I certainly did not expect that scattered elements of Mrs. Andriadis’s party would recur so comparatively soon in my life … their commitment was sufficient to draw attention once again to that extraordinary process that causes certain figures to appear and reappear in the performance of one or another sequence of what I have already compared with a ritual dance.

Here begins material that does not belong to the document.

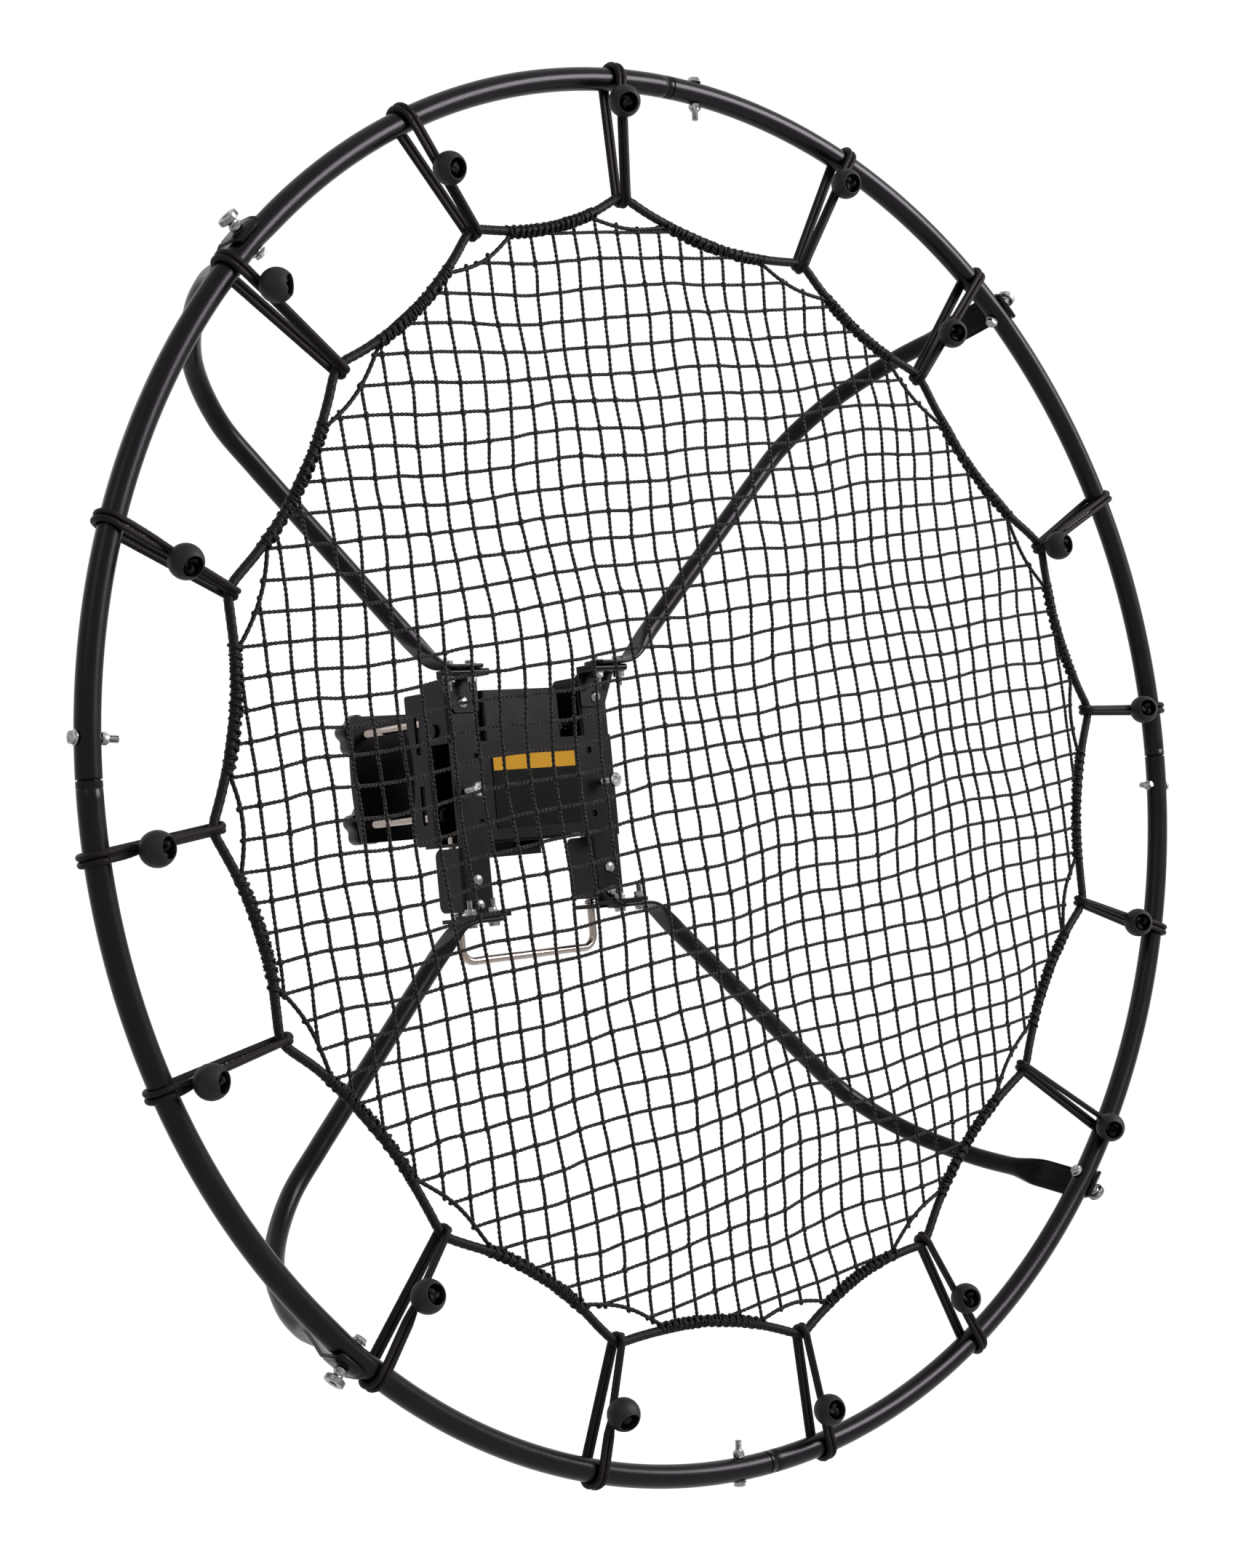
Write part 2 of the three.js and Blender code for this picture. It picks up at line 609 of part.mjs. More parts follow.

The dance metaphor works very well in this book.  The sequence and pacing reminded me of a ballroom filled with people gracefully stepping through a minuet.  And while it is obvious that time is passing, precise measures of time are rarely mentioned, giving the book a languid, leisurely feel.  Yet every so often Powell sums things up with powerful prose, like this paragraph towards the end of A Question of Upbringing:

I knew now that this parting was one of those final things that happen, recurrently, as time passes: until at last they may be recognised fairly easily as the close of a period.  This was the last I should see of Stringham for a long time. The path had suddenly forked. With regret, I accepted the inevitability of circumstance. Human relationships flourish and decay, quickly and silently, so that those concerned scarcely know how brittle, or how inflexible, the ties that bind them have become. … A new epoch was opening: in a sense this night was the final remnant of life at school.

A Dance to the Music of Time is very British, and very evocative of the period between the wars.  Every time I sat down to read, I was instantly transported into that world, while simultaneously reflecting on the “dance” representing my life.  While this “first movement” was more than 700 pages long, I never tired of it and was sad to say good-bye to characters who have inhabited my imagination for over a week.  I will most definitely be reading the rest of this series.